More recent figures of exports of gold from Ghana exist, of course, but this article is about indigenous methods of gold production, not gold produced from mechanised mines. What is indisputable is that our people, using their native ingenuity, produced so much gold that the Europeans with whom they traded gratuitously gave this country the name, “Gold Coast”.

Yet, unlike the fools in our midst who leave a crater-ridden “moon-type landscape” wherever they engage in galamsey today, our ancestors left us healthy, potable water sources. Anyone who saw such rivers as the Ankrobra, Tano, Ofin, Birem, Oti, Densu and others only twenty years ago, would faint if ordered to drink water from them today. For if they drank from these rivers, mercury and cyanide, among other chemicals employed to “pan for gold” in their waters, would kill them.

Indeed, our generation is the only one which is so stupid that out of greed, it actually goes out of its way to import foreigners with no feeling for our ancestral lands, to come and kill our water-bodies with excavators and chanfangs and carry our gold away as booty, in return for undermining our people's future survival as a nation.

They bring us such “skills” as doing away with “primitive methods of small-scale gold mining” and teach us how to use excavators to scoop up sand and pebbles from our riverbeds and wash it with mercury and cyanide in the rivers, where chanfangs are parked for days to do the dirty job.

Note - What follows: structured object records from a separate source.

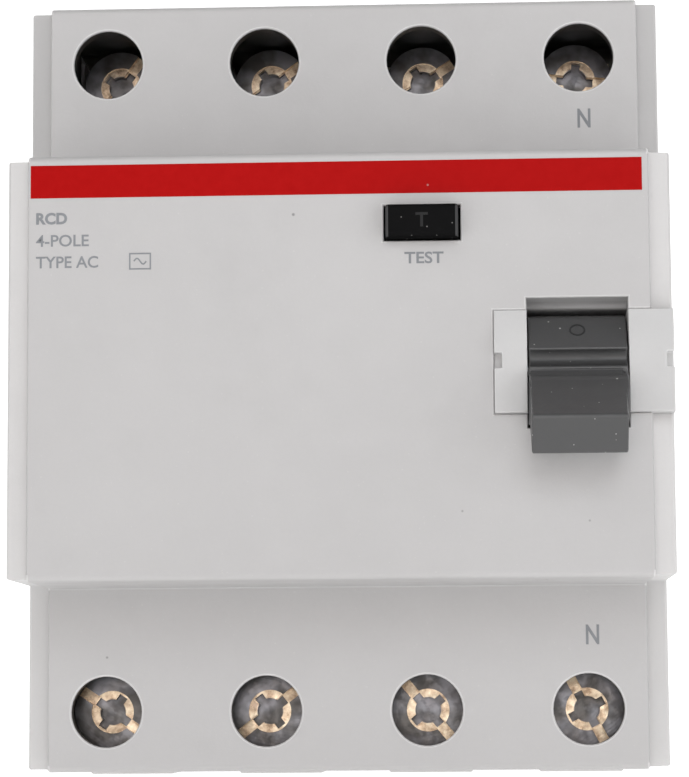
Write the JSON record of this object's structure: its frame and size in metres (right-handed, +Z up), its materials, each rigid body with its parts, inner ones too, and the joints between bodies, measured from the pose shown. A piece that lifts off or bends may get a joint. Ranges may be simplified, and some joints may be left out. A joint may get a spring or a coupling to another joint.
{
  "type": "residual current device",
  "caption": "Multi-pole residual current device for a 35 mm rail: stepped light grey housing, dark toggle, black test button, cage terminals with combination screws at both ends.",
  "frame": {"origin": "centre of the rail seat face, at the rail centre height and the middle of the width", "axes": "+X to the right seen from the front, +Y away from the user into the rail, +Z up"},
  "size_m": [0.07, 0.0747, 0.0864],
  "materials": {
    "housing_plastic": "fine matt moulded thermoplastic, light grey",
    "toggle_plastic": "satin dark grey thermoplastic",
    "button_plastic": "satin black thermoplastic",
    "clip_plastic": "black glass-filled polyamide",
    "carrier_plastic": "dark thermoset",
    "zinc_steel": "bright zinc plated",
    "spring_steel": "drawn spring wire",
    "terminal_steel": "yellow chromate on dark burnished steel",
    "cage_steel": "zinc plated pressed steel",
    "contact_copper": "tinned copper strip with silver contact pads",
    "contact_brass": "rolled brass spring strip",
    "lead_insulation": "flexible PVC insulation",
    "core_coating": "epoxy coated tape-wound core",
    "enamelled_wire": "enamelled copper wire",
    "board_laminate": "epoxy laminate with solder mask",
    "relay_case": "moulded polyester case",
    "resistor_ceramic": "lacquered carbon film resistor"
  },
  "bodies": {
    "root": {"base_housing": "housing_plastic", "inner_walls": "housing_plastic", "front_cover": "housing_plastic", "mechanism_frame": "housing_plastic", "cover_screws": "zinc_steel", "din_clip_spring_left": "spring_steel", "din_clip_spring_right": "spring_steel", "toggle_pin": "zinc_steel", "toggle_spring": "spring_steel", "line_busbar_1": "contact_copper", "line_busbar_2": "contact_copper", "line_busbar_3": "contact_copper", "line_busbar_4": "contact_copper", "load_busbar_1": "contact_copper", "load_busbar_2": "contact_copper", "load_busbar_3": "contact_copper", "load_busbar_4": "contact_copper", "flexible_lead_1": "lead_insulation", "flexible_lead_2": "lead_insulation", "flexible_lead_3": "lead_insulation", "flexible_lead_4": "lead_insulation", "toroid_core": "core_coating", "secondary_winding": "enamelled_wire", "matching_board": "board_laminate", "trip_relay": "relay_case", "trip_lever_pin": "zinc_steel", "test_button_spring": "spring_steel", "test_contact": "contact_brass", "test_resistor": "resistor_ceramic"},
    "toggle": {"toggle": "toggle_plastic", "toggle_link_pin": "zinc_steel"},
    "drive_link": {"drive_link": "zinc_steel"},
    "contact_shaft": {"contact_shaft": "carrier_plastic", "shaft_link_pin": "zinc_steel", "contact_springs": "spring_steel", "moving_contact_1": "contact_copper", "moving_contact_2": "contact_copper", "moving_contact_3": "contact_copper", "moving_contact_4": "contact_copper"},
    "din_clip_left": {"din_clip_left": "clip_plastic"},
    "din_clip_right": {"din_clip_right": "clip_plastic"},
    "relay_plunger": {"relay_plunger": "zinc_steel"},
    "trip_lever": {"trip_lever": "carrier_plastic"},
    "test_button": {"test_button": "button_plastic"},
    "line_screw_1": {"line_screw_1": "terminal_steel"},
    "line_cage_1": {"line_cage_1": "cage_steel"},
    "line_screw_2": {"line_screw_2": "terminal_steel"},
    "line_cage_2": {"line_cage_2": "cage_steel"},
    "line_screw_3": {"line_screw_3": "terminal_steel"},
    "line_cage_3": {"line_cage_3": "cage_steel"},
    "line_screw_4": {"line_screw_4": "terminal_steel"},
    "line_cage_4": {"line_cage_4": "cage_steel"},
    "load_screw_1": {"load_screw_1": "terminal_steel"},
    "load_cage_1": {"load_cage_1": "cage_steel"},
    "load_screw_2": {"load_screw_2": "terminal_steel"},
    "load_cage_2": {"load_cage_2": "cage_steel"},
    "load_screw_3": {"load_screw_3": "terminal_steel"},
    "load_cage_3": {"load_cage_3": "cage_steel"},
    "load_screw_4": {"load_screw_4": "terminal_steel"},
    "load_cage_4": {"load_cage_4": "cage_steel"}
  },
  "joints": [
    {"name": "toggle_hinge", "type": "hinge", "parent": "root", "child": "toggle", "pos_m": [0.02502, -0.05565, -0.0005], "axis": [-1, 0, 0], "range_deg": [0, 72], "deforming": ["toggle_spring"]},
    {"name": "link_pivot", "type": "hinge", "parent": "toggle", "child": "drive_link", "pos_m": [0.0221, -0.05332, -0.00423], "axis": [-1, 0, 0], "range_deg": [-76.5, 0]},
    {"name": "contact_shaft_hinge", "type": "hinge", "parent": "root", "child": "contact_shaft", "pos_m": [0, -0.023, 0.013], "axis": [-1, 0, 0], "range_deg": [0, 24.1], "deforming": ["flexible_lead_1", "flexible_lead_2", "flexible_lead_3", "flexible_lead_4"]},
    {"name": "test_button_slide", "type": "slide", "parent": "root", "child": "test_button", "axis": [0, 1, 0], "range_m": [0, 0.0018], "stiffness_N_per_m": 400, "springref_m": -0.001, "deforming": ["test_button_spring"]},
    {"name": "din_clip_left_slide", "type": "slide", "parent": "root", "child": "din_clip_left", "axis": [0, 0, -1], "range_m": [0, 0.0045], "stiffness_N_per_m": 900, "springref_m": -0.002, "deforming": ["din_clip_spring_left"]},
    {"name": "din_clip_right_slide", "type": "slide", "parent": "root", "child": "din_clip_right", "axis": [0, 0, -1], "range_m": [0, 0.0045], "stiffness_N_per_m": 900, "springref_m": -0.002, "deforming": ["din_clip_spring_right"]},
    {"name": "relay_plunger_slide", "type": "slide", "parent": "root", "child": "relay_plunger", "axis": [0, 0, 1], "range_m": [0, 0.0016]},
    {"name": "trip_lever_hinge", "type": "hinge", "parent": "root", "child": "trip_lever", "pos_m": [0.0126, -0.042, 0.0035], "axis": [1, 0, 0], "range_deg": [0, 23]},
    {"name": "line_screw_1_turn", "type": "hinge", "parent": "root", "child": "line_screw_1", "pos_m": [-0.02625, -0.03, 0.036], "axis": [0, 1, 0], "range_deg": [0, 2160]},
    {"name": "line_cage_1_lift", "type": "slide", "parent": "root", "child": "line_cage_1", "axis": [0, -1, 0], "range_m": [0, 0.0048]},
    {"name": "line_screw_2_turn", "type": "hinge", "parent": "root", "child": "line_screw_2", "pos_m": [-0.00875, -0.03, 0.036], "axis": [0, 1, 0], "range_deg": [0, 2160]},
    {"name": "line_cage_2_lift", "type": "slide", "parent": "root", "child": "line_cage_2", "axis": [0, -1, 0], "range_m": [0, 0.0048]},
    {"name": "line_screw_3_turn", "type": "hinge", "parent": "root", "child": "line_screw_3", "pos_m": [0.00875, -0.03, 0.036], "axis": [0, 1, 0], "range_deg": [0, 2160]},
    {"name": "line_cage_3_lift", "type": "slide", "parent": "root", "child": "line_cage_3", "axis": [0, -1, 0], "range_m": [0, 0.0048]},
    {"name": "line_screw_4_turn", "type": "hinge", "parent": "root", "child": "line_screw_4", "pos_m": [0.02625, -0.03, 0.036], "axis": [0, 1, 0], "range_deg": [0, 2160]},
    {"name": "line_cage_4_lift", "type": "slide", "parent": "root", "child": "line_cage_4", "axis": [0, -1, 0], "range_m": [0, 0.0048]},
    {"name": "load_screw_1_turn", "type": "hinge", "parent": "root", "child": "load_screw_1", "pos_m": [-0.02625, -0.03, -0.036], "axis": [0, 1, 0], "range_deg": [0, 2160]},
    {"name": "load_cage_1_lift", "type": "slide", "parent": "root", "child": "load_cage_1", "axis": [0, -1, 0], "range_m": [0, 0.0048]},
    {"name": "load_screw_2_turn", "type": "hinge", "parent": "root", "child": "load_screw_2", "pos_m": [-0.00875, -0.03, -0.036], "axis": [0, 1, 0], "range_deg": [0, 2160]},
    {"name": "load_cage_2_lift", "type": "slide", "parent": "root", "child": "load_cage_2", "axis": [0, -1, 0], "range_m": [0, 0.0048]},
    {"name": "load_screw_3_turn", "type": "hinge", "parent": "root", "child": "load_screw_3", "pos_m": [0.00875, -0.03, -0.036], "axis": [0, 1, 0], "range_deg": [0, 2160]},
    {"name": "load_cage_3_lift", "type": "slide", "parent": "root", "child": "load_cage_3", "axis": [0, -1, 0], "range_m": [0, 0.0048]},
    {"name": "load_screw_4_turn", "type": "hinge", "parent": "root", "child": "load_screw_4", "pos_m": [0.02625, -0.03, -0.036], "axis": [0, 1, 0], "range_deg": [0, 2160]},
    {"name": "load_cage_4_lift", "type": "slide", "parent": "root", "child": "load_cage_4", "axis": [0, -1, 0], "range_m": [0, 0.0048]}
  ],
  "couplings": [
    {"joint": "link_pivot", "follows": "toggle_hinge", "ratio": -1.0568},
    {"joint": "contact_shaft_hinge", "follows": "toggle_hinge", "ratio": 0.33333},
    {"joint": "trip_lever_hinge", "follows": "relay_plunger_slide", "rad_per_m": 250},
    {"joint": "line_screw_1_turn", "follows": "line_cage_1_lift", "rad_per_m": 7854},
    {"joint": "line_screw_2_turn", "follows": "line_cage_2_lift", "rad_per_m": 7854},
    {"joint": "line_screw_3_turn", "follows": "line_cage_3_lift", "rad_per_m": 7854},
    {"joint": "line_screw_4_turn", "follows": "line_cage_4_lift", "rad_per_m": 7854},
    {"joint": "load_screw_1_turn", "follows": "load_cage_1_lift", "rad_per_m": 7854},
    {"joint": "load_screw_2_turn", "follows": "load_cage_2_lift", "rad_per_m": 7854},
    {"joint": "load_screw_3_turn", "follows": "load_cage_3_lift", "rad_per_m": 7854},
    {"joint": "load_screw_4_turn", "follows": "load_cage_4_lift", "rad_per_m": 7854}
  ]
}
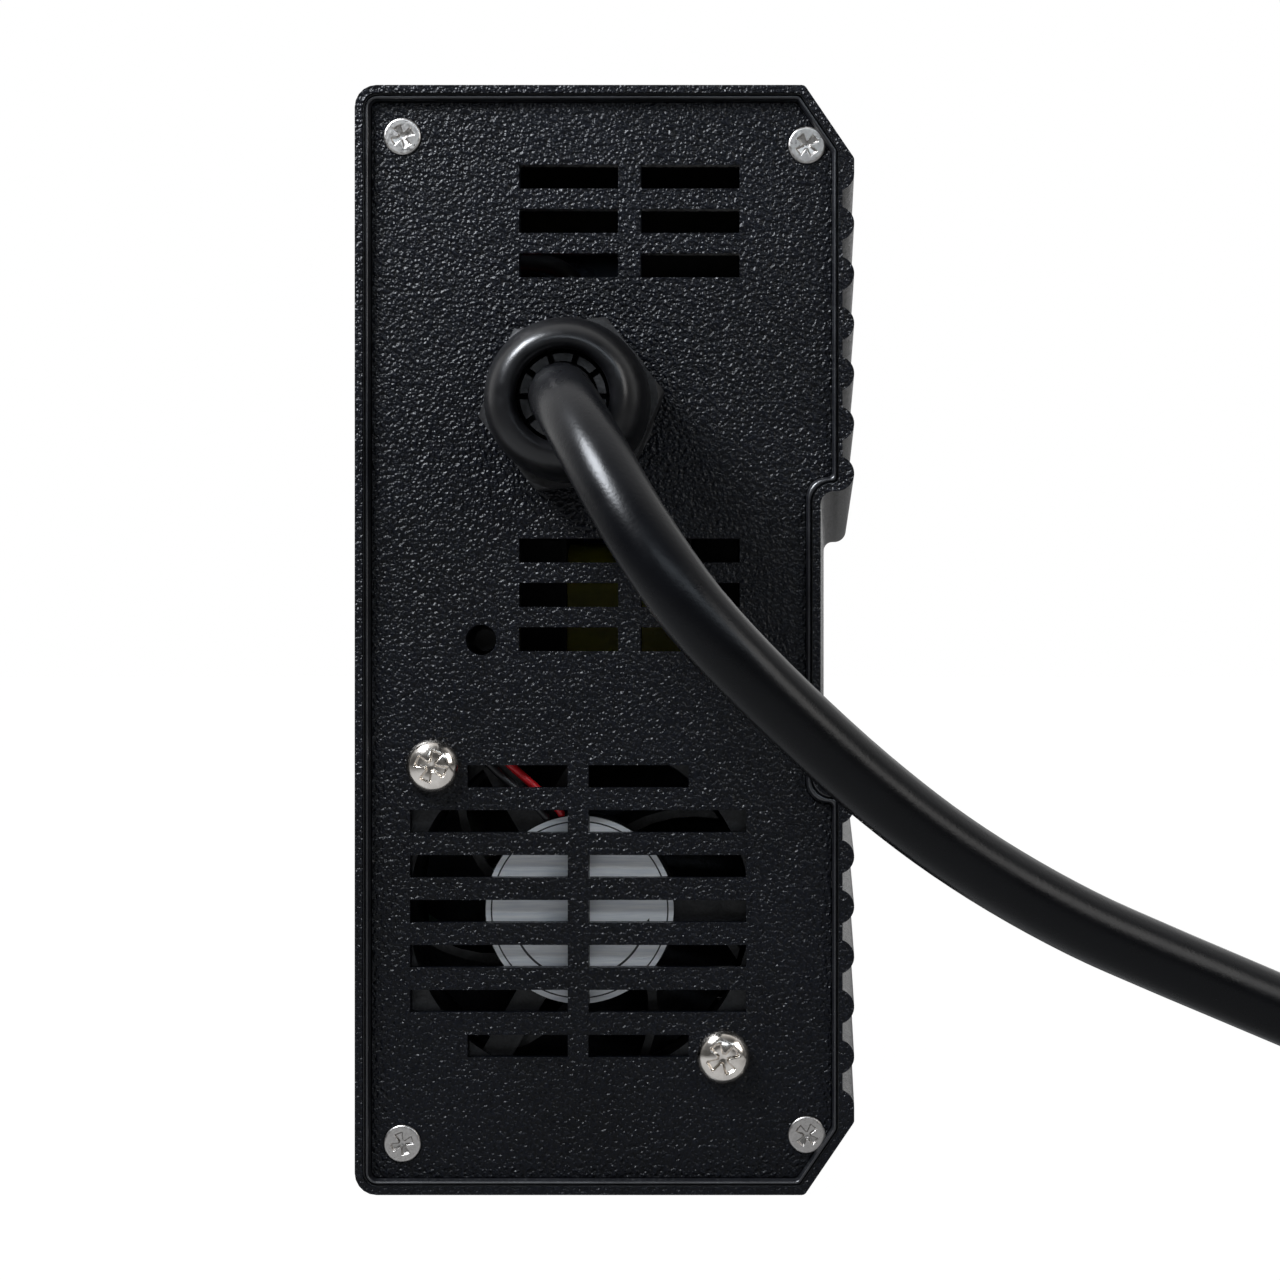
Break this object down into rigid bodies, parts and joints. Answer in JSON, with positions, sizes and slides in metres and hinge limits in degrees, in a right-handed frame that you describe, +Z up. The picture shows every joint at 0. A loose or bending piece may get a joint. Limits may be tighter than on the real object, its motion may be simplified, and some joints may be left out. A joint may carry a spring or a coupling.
{
  "type": "lithium battery charger",
  "caption": "Ribbed black case on its narrow side, with recessed vented end panels, cooling fan, cable gland with output lead, battery connector and mains inlet.",
  "frame": {"origin": "middle of the narrow side that the case stands on, at the level of the surface it rests on", "axes": "+X from the flat base side to the ribbed side, +Y from the cable end to the mains end, +Z up"},
  "size_m": [0.2548, 0.2893, 0.152],
  "materials": {
    "case_coat": "black textured powder coat",
    "trim_plastic": "smooth black semi-gloss",
    "panel_plastic": "black leathery moulded texture",
    "satin_nickel": "satin nickel plate",
    "bright_nickel": "bright nickel plate",
    "fan_plastic": "moulded black",
    "magnet": "bonded magnet",
    "steel": "ground",
    "bronze": "plain",
    "copper": "enamelled copper wire",
    "label_silver": "silver film label",
    "red_sleeve": "wire insulation",
    "black_sleeve": "wire insulation",
    "gland_matt": "moulded nylon",
    "gland_gloss": "polished nylon",
    "soft_rubber": "soft",
    "lead_jacket": "satin rubber jacket",
    "strap": "woven strap",
    "connector_plastic": "moulded",
    "board_green": "solder mask",
    "sheet_clear": "insulating film",
    "ferrite": "sintered ferrite",
    "yellow_tape": "polyester tape",
    "bobbin_plastic": "moulded",
    "mains_sleeve": "shrink sleeve",
    "dark_sleeve": "shrink sleeve",
    "yellow_box": "moulded box",
    "fuse_glass": "clear tube",
    "sink_aluminium": "extruded",
    "moulded_black": "epoxy",
    "lamp_lens": "unlit lens",
    "inlet_plastic": "moulded",
    "brown_sleeve": "wire insulation",
    "blue_sleeve": "wire insulation",
    "earth_sleeve": "wire insulation"
  },
  "bodies": {
    "case": {"case_shell": "case_coat", "front_trim": "trim_plastic", "rear_trim": "trim_plastic", "front_panel": "panel_plastic", "rear_panel": "panel_plastic", "front_panel_screws": "satin_nickel", "rear_panel_screws": "satin_nickel", "fan_screws": "bright_nickel", "fan_frame": "fan_plastic", "fan_bearing": "bronze", "fan_stator": "steel", "fan_coils": "copper", "fan_label": "label_silver", "fan_wire_red": "red_sleeve", "fan_wire_black": "black_sleeve", "gland_washer": "soft_rubber", "gland_body": "gland_matt", "gland_seal": "soft_rubber", "gland_dome_nut": "gland_gloss", "gland_lock_nut": "gland_matt", "output_lead": "lead_jacket", "lead_coil": "lead_jacket", "lead_tail": "lead_jacket", "coil_tie": "strap", "connector_housing": "connector_plastic", "connector_contacts": "bronze", "connector_boot": "lead_jacket", "output_wire_red": "red_sleeve", "output_wire_black": "black_sleeve", "circuit_board": "board_green", "insulating_sheet": "sheet_clear", "board_standoffs": "bronze", "board_screws": "satin_nickel", "transformer_core": "ferrite", "transformer_winding": "yellow_tape", "transformer_bobbin": "bobbin_plastic", "mains_capacitors": "mains_sleeve", "output_capacitors": "dark_sleeve", "choke_core": "ferrite", "choke_winding": "copper", "filter_choke": "ferrite", "filter_capacitor": "yellow_box", "fuse": "fuse_glass", "primary_heatsink": "sink_aluminium", "secondary_heatsink": "sink_aluminium", "power_transistors": "moulded_black", "rectifiers": "moulded_black", "indicator_lamp": "lamp_lens", "mains_inlet": "inlet_plastic", "inlet_pins": "steel", "inlet_screws": "satin_nickel", "inlet_nuts": "satin_nickel", "live_wire": "brown_sleeve", "neutral_wire": "blue_sleeve", "earth_wire": "earth_sleeve"},
    "fan_rotor": {"fan_impeller": "fan_plastic", "fan_magnet_ring": "magnet", "fan_shaft": "steel"}
  },
  "joints": [
    {"name": "fan_spin", "type": "hinge", "parent": "case", "child": "fan_rotor", "pos_m": [-0.00375, -0.103, 0.0387], "axis": [0, 1, 0], "continuous": true}
  ]
}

And they threaten to harm our Operation Vanguard personnel who try to stop them, as well as concerned local citizens, with pump-action shotguns and AK-47s. Many Chinese have been caught armed with these guns plus ammunition. But if they are taken to court, (and that's a big IF!) they are not charged with unlawful possession of firearms. The worst charge they usually face is the flouting of immigration laws – which the courts duly punish with a mere slap on the wrists.

Alas! Ghana, is this you, after 64 years of nationhood?